Corporate social responsibility is a business approach that contributes to sustainable development by delivering economic, social and environmental benefits to society and business. One example of corporate social responsibility is how grocery stores are helping to reduce food waste, while passing on the savings to consumers by selling imperfect produce at discounted prices. It’s a win for consumers and also grocery stores, that reported a significant increase in sales and brand awareness.   

Many factors play into why corporations are increasingly adopting corporate social responsibility. 

Customer Interest – According to a recent survey by Environics International, more than one in five consumers reported having rewarded or punished companies based on a company’s social performance. Many consumers will pay more for products and services from companies who demonstrate their commitment to corporate social responsibility.  

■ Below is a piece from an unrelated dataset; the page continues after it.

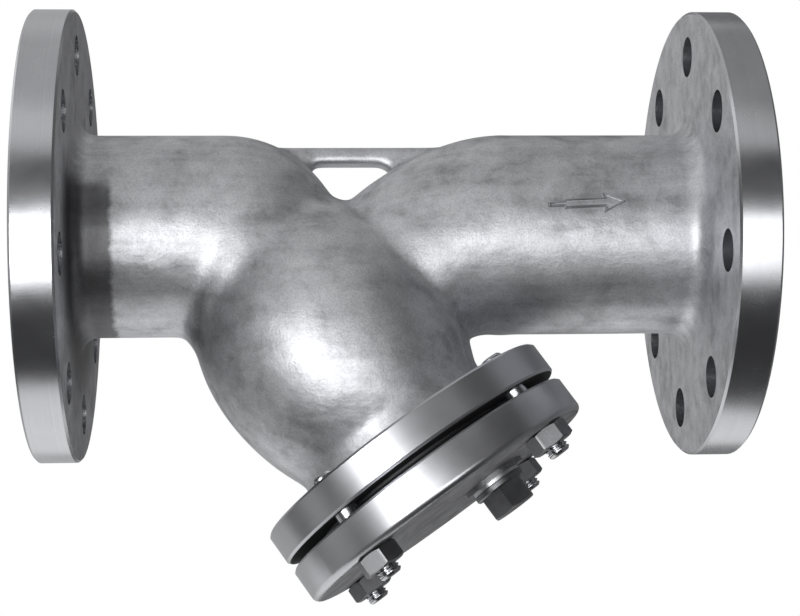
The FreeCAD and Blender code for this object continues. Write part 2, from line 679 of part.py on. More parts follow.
def make_drain_plug():
    body = new_body("drain_plug")
    length, collar = "sizes.plug_thread_length", "sizes.plug_collar_height"
    thread, point = "sizes.plug_thread_radius", "sizes.stud_point"
    # The height counts from the collar's underside, with the thread below it
    section = new_sketch(body, "plug_section", "XZ_Plane")
    outline(section, [
        ("0", f"-{length}"),
        (f"{thread} - {point}", f"-{length}"),
        (thread, f"{point} - {length}"),
        (thread, "0"),
        ("sizes.plug_collar_radius", "0"),
        ("sizes.plug_collar_radius", collar),
        ("0", collar),
    ])
    revolve(body, "plug_thread_and_collar", section, axis="V_Axis")
    head = hexagon(new_sketch(body, "plug_head_section"), "sizes.plug_flats")
    lift(head, collar)
    extrude(body, "plug_head", head, "sizes.plug_head_height")
    top = f"({collar} + sizes.plug_head_height)"
    bevel_hexagon(body, "plug_bevel", "sizes.plug_flats", collar, top)
    stand_on_branch(body, PLUG_COLLAR_FOOT, above="sizes.plug_offset")


def make_screen():
    """The perforated sheet, rolled to a tube, with staggered rows of round holes."""
    body = new_body("screen_basket")
    length = f"({SCREEN_TOP} - {SCREEN_FOOT})"
    wall = new_sketch(body, "screen_wall_section")
    circle(wall, "sizes.screen_radius")
    circle(wall, SCREEN_INNER)
    extrude(body, "screen_sheet", wall, length)

    ring = "sizes.screen_ring_height"
    pitch = f"(({length} - 2 * {ring}) / sizes.screen_rows)"
    axis = origin_plane(body, "Z_Axis")
    half_step = "(180 / sizes.screen_holes_around)"
    for stagger, row_count in (
        (0, math.ceil(number("sizes.screen_rows") / 2)),
        (1, math.floor(number("sizes.screen_rows") / 2)),
    ):
        column = new_sketch(body, f"screen_column_{stagger}", "XZ_Plane")
        column.AttachmentOffset = Placement(Vector(), Rotation(Vector(0, 1, 0), 1))
        column.setExpression("AttachmentOffset.Rotation.Angle", f"{half_step} * {stagger}")
        for row in range(row_count):
            height = f"{ring} + {pitch} * {row * 2 + stagger + 0.5}"
            circle(column, "sizes.screen_hole_radius", "0", height)
        drill = extrude(body, f"screen_drill_{stagger}", column, "sizes.screen_radius * 1.1",
                        cut=True)
        repeat_around(body, f"screen_holes_{stagger}", drill, axis, "sizes.screen_holes_around")
    stand_on_branch(body, SCREEN_FOOT)


make_strainer_body()
make_cover()
make_ring("cover_gasket", GASKET_INNER, GASKET_OUTER,
          "sizes.gasket_thickness", GASKET_FOOT)
for place in range(COVER_STUDS):
    make_stud(place)
    make_nut(place)
make_drain_plug()
make_ring("drain_plug_seal", PLUG_HOLE, "sizes.plug_seal_radius", "sizes.plug_seal_thickness",
          PLUG_SEAL_FOOT, above="sizes.plug_offset")
make_screen()
RING_HEIGHT = "sizes.screen_ring_height"
make_ring("screen_top_ring", RING_INNER, RING_OUTER, RING_HEIGHT, SCREEN_FOOT)
make_ring("screen_base_ring", RING_INNER, RING_OUTER, RING_HEIGHT,
          f"({SCREEN_TOP} - {RING_HEIGHT})")
doc.recompute()

for item in doc.Objects:
    if {"Invalid", "Error"} & set(item.State):
        raise RuntimeError(f"{item.Name} did not compute: {item.getStatusString()}")

bodies = [item for item in doc.Objects if item.TypeId == "PartDesign::Body"]
for body in bodies:
    if body.Shape.isNull() or not body.Shape.isValid() or len(body.Shape.Solids) != 1:
        raise RuntimeError(f"{body.Label} is not one sound solid")

os.makedirs("parts", exist_ok=True)
for body in bodies:
    body.Shape.exportStep(f"parts/{body.Label}.step")
    print(f"{body.Label}: {body.Shape.Volume / 1000:.1f} cm3, {len(body.Shape.Faces)} faces")
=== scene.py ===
# A flanged Y strainer in cast stainless steel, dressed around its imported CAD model.
# Lengths are in metres: +X runs with the flow, +Z up, and -Y is the side with the flow arrow.
import bmesh
import bpy
import math
import numpy as np
from mathutils import Matrix, Vector
from mathutils.kdtree import KDTree


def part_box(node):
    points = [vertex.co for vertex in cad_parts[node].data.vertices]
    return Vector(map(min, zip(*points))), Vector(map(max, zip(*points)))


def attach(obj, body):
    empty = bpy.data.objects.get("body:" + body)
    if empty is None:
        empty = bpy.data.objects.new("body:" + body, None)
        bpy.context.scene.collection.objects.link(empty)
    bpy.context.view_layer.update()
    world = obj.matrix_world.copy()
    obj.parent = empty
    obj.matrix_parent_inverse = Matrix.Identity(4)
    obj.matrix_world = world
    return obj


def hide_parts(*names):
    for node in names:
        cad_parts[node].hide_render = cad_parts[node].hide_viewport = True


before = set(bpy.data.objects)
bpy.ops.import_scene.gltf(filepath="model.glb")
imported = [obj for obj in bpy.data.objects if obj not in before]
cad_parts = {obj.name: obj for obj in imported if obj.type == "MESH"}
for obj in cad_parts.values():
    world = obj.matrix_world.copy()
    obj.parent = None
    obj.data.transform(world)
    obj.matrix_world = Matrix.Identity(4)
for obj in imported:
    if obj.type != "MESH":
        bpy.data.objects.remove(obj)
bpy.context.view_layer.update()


# Camera
# A long lens in front of the strainer and below it, so the undersides of the rims show.
# The photograph leans by a degree and a half.
camera = bpy.data.objects.new("camera", bpy.data.cameras.new("camera"))
bpy.context.scene.collection.objects.link(camera)
camera.data.sensor_width = 36
camera.data.lens = 80.72
camera.data.clip_end = 20
camera_place = Vector((0.10341, -0.76800, -0.24676))
camera_aim = Vector((0.16058, 0, -0.03377))
camera_lean = math.radians(1.568)
look = (camera_aim - camera_place).to_track_quat("-Z", "Y").to_matrix().to_4x4()
camera.matrix_world = (
    Matrix.Translation(camera_place) @ look @ Matrix.Rotation(-camera_lean, 4, "Z")
)
bpy.context.scene.camera = camera
bpy.context.scene.view_settings.view_transform = "Standard"


# Studio
# A pale floor well under the strainer, a white room, and white, grey and black cards round
# it. The cards show only where something mirrors them: they give the bare metal its bands.
class Value:
    """A shader socket that Python's operators work on; each operator adds its Math node."""

    def __init__(self, tree, socket):
        self.tree = tree
        self.socket = socket

    def add(self, kind, settings=None, **inputs):
        """Add any node: its settings first, then values or links for its sockets."""
        node = self.tree.nodes.new(kind)
        for name, setting in (settings or {}).items():
            if name == "stops":
                fill_ramp(node.color_ramp, setting)
            else:
                setattr(node, name, setting)
        for name, given in inputs.items():
            key = int(name[1:]) if name[0] == "_" else name.replace("_", " ")
            connect(self.tree, given, node.inputs[key])
        return node

    def out(self, node, name=0):
        return Value(self.tree, node.outputs[name])

    def math(self, operation, *values):
        inputs = {f"_{place}": value for place, value in enumerate(values)}
        return self.out(self.add("ShaderNodeMath", {"operation": operation}, **inputs))

    def __add__(self, other):
        return self.math("ADD", self, other)

    def __radd__(self, other):
        return self.math("ADD", other, self)

    def __sub__(self, other):
        return self.math("SUBTRACT", self, other)

    def __rsub__(self, other):
        return self.math("SUBTRACT", other, self)

    def __mul__(self, other):
        return self.math("MULTIPLY", self, other)

    def __rmul__(self, other):
        return self.math("MULTIPLY", other, self)

    def __truediv__(self, other):
        return self.math("DIVIDE", self, other)

    def __rtruediv__(self, other):
        return self.math("DIVIDE", other, self)

    def __pow__(self, other):
        return self.math("POWER", self, other)

    def between(self, low, high):
        """0 below low, 1 above high and a smooth step in between."""
        settings = {"interpolation_type": "SMOOTHSTEP"}
        return self.out(self.add("ShaderNodeMapRange", settings,
                                 Value=self, From_Min=low, From_Max=high))

    def place(self):
        """Where a point lies on the object, in metres."""
        return self.out(self.add("ShaderNodeTexCoord"), "Object")

    def noise(self, place, scale, detail=2, roughness=0.5, distortion=0):
        return self.out(self.add("ShaderNodeTexNoise", Vector=place, Scale=scale, Detail=detail,
                                 Roughness=roughness, Distortion=distortion), "Fac")

    def vector(self, operation, *values):
        """A sum, difference or product of vectors, or a vector's length."""
        inputs = {f"_{place}": value for place, value in enumerate(values)}
        node = self.add("ShaderNodeVectorMath", {"operation": operation}, **inputs)
        return self.out(node, "Value" if operation in ("LENGTH", "DOT_PRODUCT") else "Vector")

    def ramp(self, share, stops):
        return self.out(self.add("ShaderNodeValToRGB", {"stops": stops}, Fac=share))

    def blend(self, share, first, second, kind="MIX"):
        """The first colour at share 0 and the second at share 1."""
        settings = {"data_type": "RGBA", "blend_type": kind}
        return self.out(self.add("ShaderNodeMix", settings, _0=share, _6=first, _7=second), 2)

    def bump(self, height, strength, distance):
        return self.out(self.add("ShaderNodeBump", Strength=strength, Distance=distance,
                                 Height=height))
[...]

Competitive Labor Markets – Job seekers look beyond paychecks and benefits. They seek out employers who value and practice social responsibility. In recent years, many top job candidates have accepted lower salaries to work for companies that demonstrate their values.  

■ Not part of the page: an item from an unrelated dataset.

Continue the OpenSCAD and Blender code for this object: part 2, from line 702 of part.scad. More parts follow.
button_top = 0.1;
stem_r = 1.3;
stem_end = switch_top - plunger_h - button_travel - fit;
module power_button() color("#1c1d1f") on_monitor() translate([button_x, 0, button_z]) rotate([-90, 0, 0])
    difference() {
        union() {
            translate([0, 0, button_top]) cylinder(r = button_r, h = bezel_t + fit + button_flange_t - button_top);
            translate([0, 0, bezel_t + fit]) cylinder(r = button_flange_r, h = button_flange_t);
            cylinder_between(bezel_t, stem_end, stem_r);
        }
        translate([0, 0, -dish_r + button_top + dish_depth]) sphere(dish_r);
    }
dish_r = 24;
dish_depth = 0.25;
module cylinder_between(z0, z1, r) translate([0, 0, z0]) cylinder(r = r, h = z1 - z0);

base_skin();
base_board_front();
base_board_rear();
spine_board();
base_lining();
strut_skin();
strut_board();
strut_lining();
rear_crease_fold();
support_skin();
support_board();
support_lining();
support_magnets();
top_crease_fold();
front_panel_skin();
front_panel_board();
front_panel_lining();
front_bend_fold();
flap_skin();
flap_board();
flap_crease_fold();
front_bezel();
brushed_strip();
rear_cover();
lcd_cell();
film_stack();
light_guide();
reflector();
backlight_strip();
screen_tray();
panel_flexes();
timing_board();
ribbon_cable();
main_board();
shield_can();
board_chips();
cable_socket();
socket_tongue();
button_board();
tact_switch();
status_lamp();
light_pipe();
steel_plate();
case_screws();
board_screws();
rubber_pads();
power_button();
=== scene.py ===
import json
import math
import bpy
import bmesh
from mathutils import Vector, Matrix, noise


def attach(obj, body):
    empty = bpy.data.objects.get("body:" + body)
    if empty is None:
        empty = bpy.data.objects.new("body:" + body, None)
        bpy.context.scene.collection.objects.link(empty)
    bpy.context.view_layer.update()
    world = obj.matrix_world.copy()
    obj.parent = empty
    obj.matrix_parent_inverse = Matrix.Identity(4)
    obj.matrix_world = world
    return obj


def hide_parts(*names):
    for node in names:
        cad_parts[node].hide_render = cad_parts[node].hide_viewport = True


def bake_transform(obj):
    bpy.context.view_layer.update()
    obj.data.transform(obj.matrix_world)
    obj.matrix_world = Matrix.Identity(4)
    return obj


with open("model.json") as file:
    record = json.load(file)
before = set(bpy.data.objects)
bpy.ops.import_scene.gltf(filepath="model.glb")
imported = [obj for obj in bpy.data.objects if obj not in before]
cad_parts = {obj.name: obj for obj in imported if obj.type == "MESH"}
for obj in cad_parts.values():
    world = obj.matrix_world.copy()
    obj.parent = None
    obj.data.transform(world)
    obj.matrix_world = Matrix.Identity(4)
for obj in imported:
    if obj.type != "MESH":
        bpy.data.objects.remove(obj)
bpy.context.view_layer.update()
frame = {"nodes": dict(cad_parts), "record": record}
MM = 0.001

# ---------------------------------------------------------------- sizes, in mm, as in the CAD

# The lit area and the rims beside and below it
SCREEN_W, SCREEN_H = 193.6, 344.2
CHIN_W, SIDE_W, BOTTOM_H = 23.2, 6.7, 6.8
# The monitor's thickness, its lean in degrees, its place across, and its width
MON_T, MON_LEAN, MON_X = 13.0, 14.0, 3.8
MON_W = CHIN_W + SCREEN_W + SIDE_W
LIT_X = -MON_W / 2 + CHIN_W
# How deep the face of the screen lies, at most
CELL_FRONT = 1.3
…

Investor Pressure – Individual investors weigh a company’s ethics, activism, community involvement, and commitment to improving the well being of their employees and their communities. Holtz Communication reported that major investment firms are creating funds that are growing exponentially because they look beyond growth potential and consider corporate policies, business activities and social responsibility that are in keeping with their own values.  

Supplier Relations – Some companies are introducing codes of conduct for their suppliers, to hold them accountable for their policies and practices. 

Creating a Culture of Social Responsibility 

Companies that look beyond the bottom line and support corporate values will positively affect the way they conduct business and will contribute to the wellbeing of their employees and the community. Smart partnering can result in significant benefits to businesses by moving away from risk avoidance and enhancing reputation, to improving the business’s core values. For society, it shifts focus from the short term to a long-term goal of improving the overall quality of life and living standards. Creating synergy between the community and corporations, can tap into their resources and expertise to create sustainable solutions to social and business challenges.  

First Steps to Adopting Corporate Social Responsibility 

  1. Manage time and resources to concentrate on areas where business significantly interacts with society. Recognize the areas where there is potential for mutual benefits. 
  2. Form a connection between your business and your partner in the community respecting and addressing issues that may arise for both. 
  3. Form a realistic understanding of your company’s and the community’s strengths and build on those.   

Keep in mind two principles to success: 

  • Make it a long-term commitment  
  • Engage the entire workforce and lead by example 

When choosing the approach that is right for your company and the community, be sure that your program is fully integrated with your business’s core mission for long-term growth.